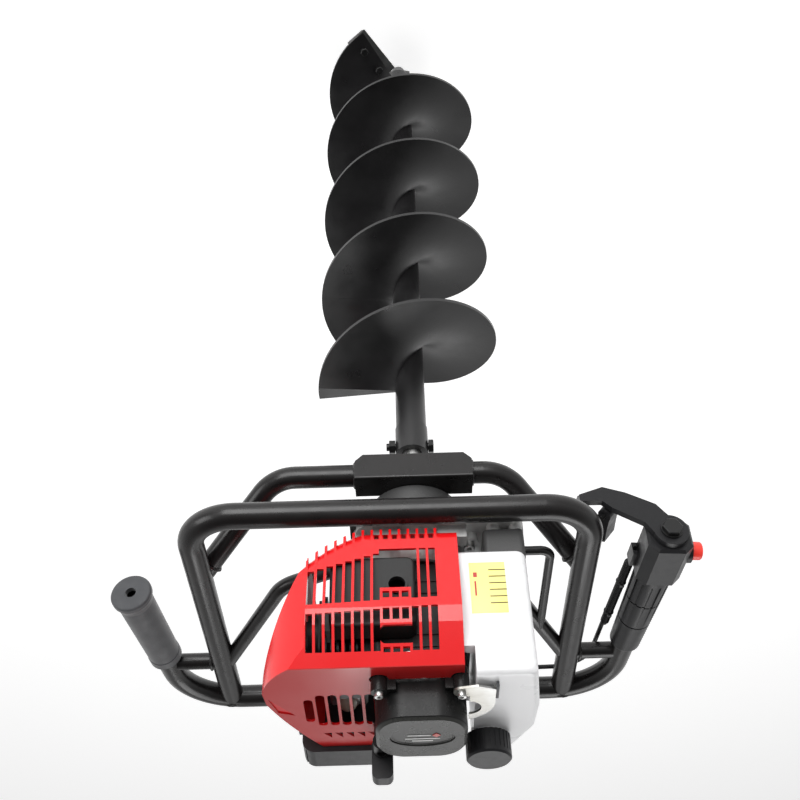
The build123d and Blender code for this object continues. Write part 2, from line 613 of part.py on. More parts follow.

::::

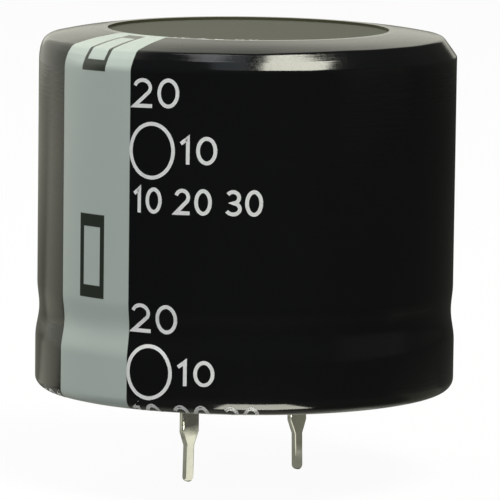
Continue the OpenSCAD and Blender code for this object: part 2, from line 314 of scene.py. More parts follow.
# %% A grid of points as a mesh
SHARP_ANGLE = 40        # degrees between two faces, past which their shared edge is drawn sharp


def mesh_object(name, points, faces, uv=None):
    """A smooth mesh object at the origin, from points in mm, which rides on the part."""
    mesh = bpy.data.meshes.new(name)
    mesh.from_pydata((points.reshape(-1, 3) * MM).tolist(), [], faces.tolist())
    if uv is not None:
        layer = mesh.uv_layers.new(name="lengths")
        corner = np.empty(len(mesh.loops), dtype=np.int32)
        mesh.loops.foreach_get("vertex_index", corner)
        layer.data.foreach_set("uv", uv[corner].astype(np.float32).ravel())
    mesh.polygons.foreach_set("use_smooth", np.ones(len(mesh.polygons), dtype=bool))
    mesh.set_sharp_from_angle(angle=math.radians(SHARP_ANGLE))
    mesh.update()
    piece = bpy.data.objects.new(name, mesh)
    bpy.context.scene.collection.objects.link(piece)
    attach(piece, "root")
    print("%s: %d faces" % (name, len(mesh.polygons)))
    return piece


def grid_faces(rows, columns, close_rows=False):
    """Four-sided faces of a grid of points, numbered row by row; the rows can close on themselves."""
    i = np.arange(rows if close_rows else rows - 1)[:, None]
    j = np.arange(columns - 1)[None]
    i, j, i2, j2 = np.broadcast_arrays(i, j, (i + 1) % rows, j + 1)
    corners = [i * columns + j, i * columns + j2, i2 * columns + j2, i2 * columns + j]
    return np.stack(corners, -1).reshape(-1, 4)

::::

▸ Requirements: Reproduce exactly, and only, the lines from the one that contains "Continue the OpenSCAD" down to the one that contains "SHARP_ANGLE = 40", both ends included.

▸ Problem solution:
Continue the OpenSCAD and Blender code for this object: part 2, from line 314 of scene.py. More parts follow.
# %% A grid of points as a mesh
SHARP_ANGLE = 40        # degrees between two faces, past which their shared edge is drawn sharp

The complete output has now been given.